= Mestre Gabriel =

Brazilian spiritual leader (1922–1971)

José Gabriel da Costa, later known as Mestre Gabriel, (1922–1971), is the founder of the União do Vegetal, a religion with Christian and reincarnationist foundations that considers Hoasca (more commonly referred to as "ayahuasca") to be its main sacrament. This beverage is made by boiling two plants, Mariri (Banisteriopsis caapi) and Chacrona (Psychotria viridis), both of which are found in the Amazon rainforest.

Mestre Gabriel was born on 10 February in Coração de Maria, in the state of Bahia, Brazil. He received minimal education and moved to Acre, Brazil, later becoming a rubber tapper in the Amazon region. It was through his work as a rubber tapper that Mestre Gabriel first encountered Hoasca; receiving what he believed to be revelations, he created the UDV on 22 July 1961, on the border between Brazil and Bolivia, organizing a coherent belief system and gathering the first few followers.

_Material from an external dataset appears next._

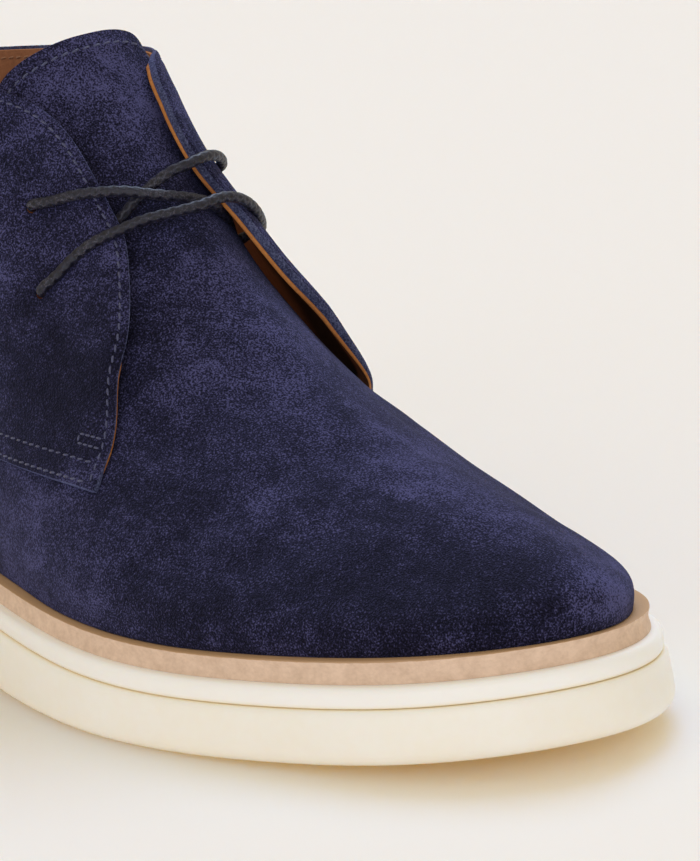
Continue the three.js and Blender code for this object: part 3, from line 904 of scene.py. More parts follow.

After some years Mestre Gabriel left the forest and moved with his family to Porto Velho, the capital of the Guaporé territory (which would later become the state of Rondônia, Brazil) easing access to and expansion of the UDV. There the religious institution was formally registered on 1 November 1967. Mestre Gabriel died on 24 September 1971, in Brasília, DF. By then he had already prepared a group of disciples who united, carry on and distribute the spiritual knowledge taught by Mestre Gabriel. Today the UDV has spread through the Brazilian Amazon and urban areas of the country, being present in all Brazilian capitals. The UDV is also present in numerous other countries, including the US, Canada, England, Spain, Portugal, Italy, Switzerland, the Netherlands, and Australia.